The first line captures the current context by calling olympe.df.getCurrentContext() which returns the ExecutionContext under which the code is running at that particular moment. Inside the callback, we use context.run() to make sure the code is executed in the same context instead of the one created by processFlowsOnce(). Other useful functions dealing with contexts are:

  • olympe.df.getGlobalContext() which returns the root or main context. The global context can never be destroyed and its life-span is the one of the application.
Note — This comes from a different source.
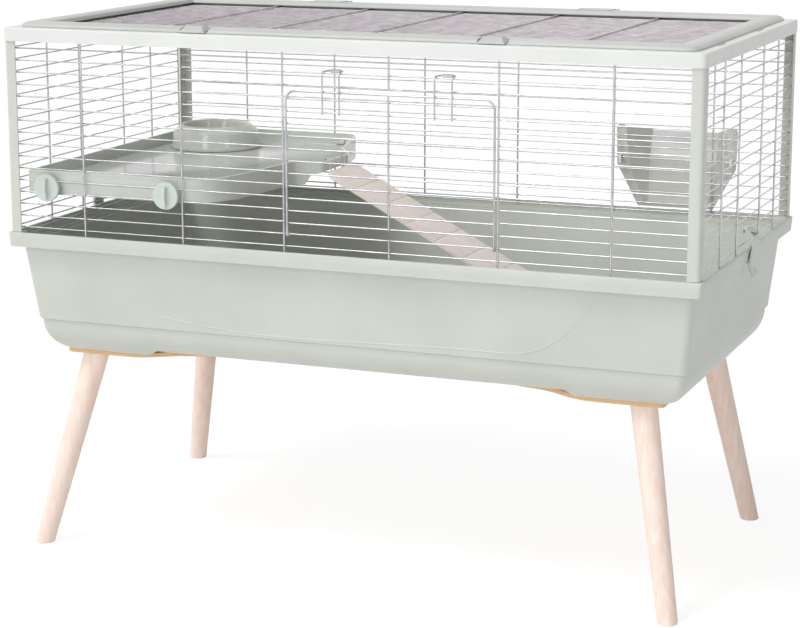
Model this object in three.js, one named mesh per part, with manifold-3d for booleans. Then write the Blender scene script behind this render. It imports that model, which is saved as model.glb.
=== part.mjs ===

You should be mindful of what you create within that context as it might never be garbage collected automatically.
  • olympe.df.setCurrentContext(context) which sets the current executing context to the specified one and returns the previous one.
  • new olympe.df.SimpleContext() Let you create an empty context, which will be attached to the current one, so you can control its lifecycle directly.
  • context.destroy() Let you explicitly destroy a context. This will render all its children orphans and they will become candidates for destruction if their value is not used.
  • context.detachAll() Let you detach all the children of this context, rendering them orphan without destroying this context. Nodes with a processing function will call this method every time they need to re-execute it (i.e. when one of their input values has changed).
  • context.onDestroy() Let you register a callback to be executed when that context is destroyed. Which might be useful when some extra cleaning is necessary for example.
  • context.onDetachAll() Let you register a callback to be executed when that context will detach all its children (happens for instance when a node has to run its processing function again).